>> BEGIN

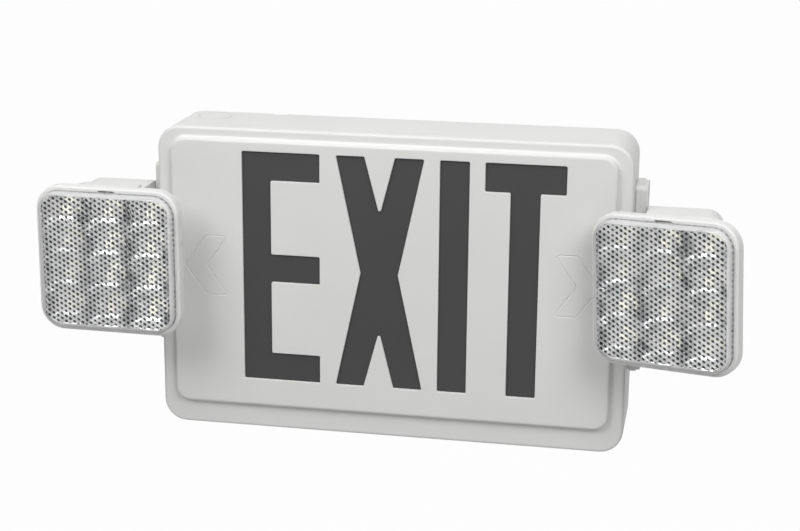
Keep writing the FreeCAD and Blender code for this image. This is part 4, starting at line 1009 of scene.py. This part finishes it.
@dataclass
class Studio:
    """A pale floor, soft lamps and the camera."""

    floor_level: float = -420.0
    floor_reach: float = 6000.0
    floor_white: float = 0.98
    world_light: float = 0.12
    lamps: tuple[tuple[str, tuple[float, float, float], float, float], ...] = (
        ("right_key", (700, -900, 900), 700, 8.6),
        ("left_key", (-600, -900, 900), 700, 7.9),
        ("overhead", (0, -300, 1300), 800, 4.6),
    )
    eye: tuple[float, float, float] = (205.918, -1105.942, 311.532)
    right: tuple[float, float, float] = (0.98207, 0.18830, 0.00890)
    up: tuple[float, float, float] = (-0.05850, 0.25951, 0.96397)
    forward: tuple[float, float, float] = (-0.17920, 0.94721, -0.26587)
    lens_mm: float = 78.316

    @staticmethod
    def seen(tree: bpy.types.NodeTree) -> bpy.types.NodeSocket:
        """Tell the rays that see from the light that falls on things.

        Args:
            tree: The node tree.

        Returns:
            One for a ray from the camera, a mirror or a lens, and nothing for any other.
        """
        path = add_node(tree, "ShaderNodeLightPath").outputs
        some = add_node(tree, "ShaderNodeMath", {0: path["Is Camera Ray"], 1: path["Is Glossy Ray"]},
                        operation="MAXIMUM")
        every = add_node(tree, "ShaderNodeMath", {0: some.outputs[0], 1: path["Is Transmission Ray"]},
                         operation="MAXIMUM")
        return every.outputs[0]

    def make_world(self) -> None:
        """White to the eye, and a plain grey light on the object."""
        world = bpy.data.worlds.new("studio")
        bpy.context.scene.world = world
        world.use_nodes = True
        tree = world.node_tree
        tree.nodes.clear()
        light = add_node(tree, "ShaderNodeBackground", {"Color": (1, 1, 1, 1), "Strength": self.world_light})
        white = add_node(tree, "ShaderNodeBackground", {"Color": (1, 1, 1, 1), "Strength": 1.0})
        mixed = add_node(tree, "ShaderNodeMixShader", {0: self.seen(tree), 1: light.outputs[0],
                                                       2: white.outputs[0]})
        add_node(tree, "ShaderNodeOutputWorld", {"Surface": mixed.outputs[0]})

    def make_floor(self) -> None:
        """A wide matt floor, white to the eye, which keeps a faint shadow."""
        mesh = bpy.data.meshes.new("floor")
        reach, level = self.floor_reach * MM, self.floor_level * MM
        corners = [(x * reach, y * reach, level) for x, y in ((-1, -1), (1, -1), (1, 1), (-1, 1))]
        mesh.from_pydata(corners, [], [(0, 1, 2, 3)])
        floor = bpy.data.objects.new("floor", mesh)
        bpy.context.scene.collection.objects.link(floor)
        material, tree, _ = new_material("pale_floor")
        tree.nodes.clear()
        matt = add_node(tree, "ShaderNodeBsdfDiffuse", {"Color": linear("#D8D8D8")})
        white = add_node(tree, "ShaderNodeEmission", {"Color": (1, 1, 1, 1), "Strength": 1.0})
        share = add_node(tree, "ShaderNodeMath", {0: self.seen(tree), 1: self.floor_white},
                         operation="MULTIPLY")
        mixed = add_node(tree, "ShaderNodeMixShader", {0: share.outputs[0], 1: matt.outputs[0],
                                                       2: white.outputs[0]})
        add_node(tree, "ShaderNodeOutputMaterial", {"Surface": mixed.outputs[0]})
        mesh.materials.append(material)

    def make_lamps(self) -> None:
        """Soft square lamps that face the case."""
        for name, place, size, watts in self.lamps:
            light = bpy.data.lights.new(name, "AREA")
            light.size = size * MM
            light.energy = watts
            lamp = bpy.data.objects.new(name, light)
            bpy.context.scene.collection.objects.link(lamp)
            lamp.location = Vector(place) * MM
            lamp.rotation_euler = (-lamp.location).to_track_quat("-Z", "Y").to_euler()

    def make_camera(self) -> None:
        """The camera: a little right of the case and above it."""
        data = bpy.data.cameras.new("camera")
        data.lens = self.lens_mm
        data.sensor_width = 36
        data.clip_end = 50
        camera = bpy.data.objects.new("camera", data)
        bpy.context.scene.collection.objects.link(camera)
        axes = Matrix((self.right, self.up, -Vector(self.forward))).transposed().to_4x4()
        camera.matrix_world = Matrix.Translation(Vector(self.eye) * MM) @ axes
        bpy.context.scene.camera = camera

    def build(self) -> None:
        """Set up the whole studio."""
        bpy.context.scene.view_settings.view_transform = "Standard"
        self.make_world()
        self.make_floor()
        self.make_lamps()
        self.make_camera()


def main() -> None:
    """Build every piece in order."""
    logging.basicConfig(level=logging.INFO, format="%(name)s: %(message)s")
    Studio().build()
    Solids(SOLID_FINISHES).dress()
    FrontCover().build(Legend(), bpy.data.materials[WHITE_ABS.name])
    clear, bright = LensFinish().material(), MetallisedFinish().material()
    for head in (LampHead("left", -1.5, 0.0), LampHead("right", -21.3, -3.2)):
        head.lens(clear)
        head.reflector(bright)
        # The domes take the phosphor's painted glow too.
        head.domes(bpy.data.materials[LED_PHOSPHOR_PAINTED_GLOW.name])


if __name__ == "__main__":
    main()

>> END

## Exercise aim
Quote exactly the stretch of lines above that starts at the first one and ends at the line with "return every.outputs[0]", and nothing beyond it.

## Finished exercise
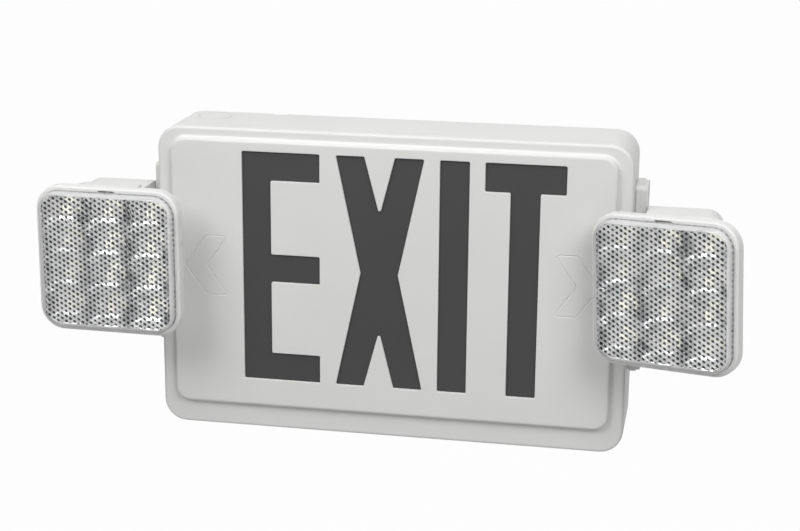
Keep writing the FreeCAD and Blender code for this image. This is part 4, starting at line 1009 of scene.py. This part finishes it.
@dataclass
class Studio:
    """A pale floor, soft lamps and the camera."""

    floor_level: float = -420.0
    floor_reach: float = 6000.0
    floor_white: float = 0.98
    world_light: float = 0.12
    lamps: tuple[tuple[str, tuple[float, float, float], float, float], ...] = (
        ("right_key", (700, -900, 900), 700, 8.6),
        ("left_key", (-600, -900, 900), 700, 7.9),
        ("overhead", (0, -300, 1300), 800, 4.6),
    )
    eye: tuple[float, float, float] = (205.918, -1105.942, 311.532)
    right: tuple[float, float, float] = (0.98207, 0.18830, 0.00890)
    up: tuple[float, float, float] = (-0.05850, 0.25951, 0.96397)
    forward: tuple[float, float, float] = (-0.17920, 0.94721, -0.26587)
    lens_mm: float = 78.316

    @staticmethod
    def seen(tree: bpy.types.NodeTree) -> bpy.types.NodeSocket:
        """Tell the rays that see from the light that falls on things.

        Args:
            tree: The node tree.

        Returns:
            One for a ray from the camera, a mirror or a lens, and nothing for any other.
        """
        path = add_node(tree, "ShaderNodeLightPath").outputs
        some = add_node(tree, "ShaderNodeMath", {0: path["Is Camera Ray"], 1: path["Is Glossy Ray"]},
                        operation="MAXIMUM")
        every = add_node(tree, "ShaderNodeMath", {0: some.outputs[0], 1: path["Is Transmission Ray"]},
                         operation="MAXIMUM")
        return every.outputs[0]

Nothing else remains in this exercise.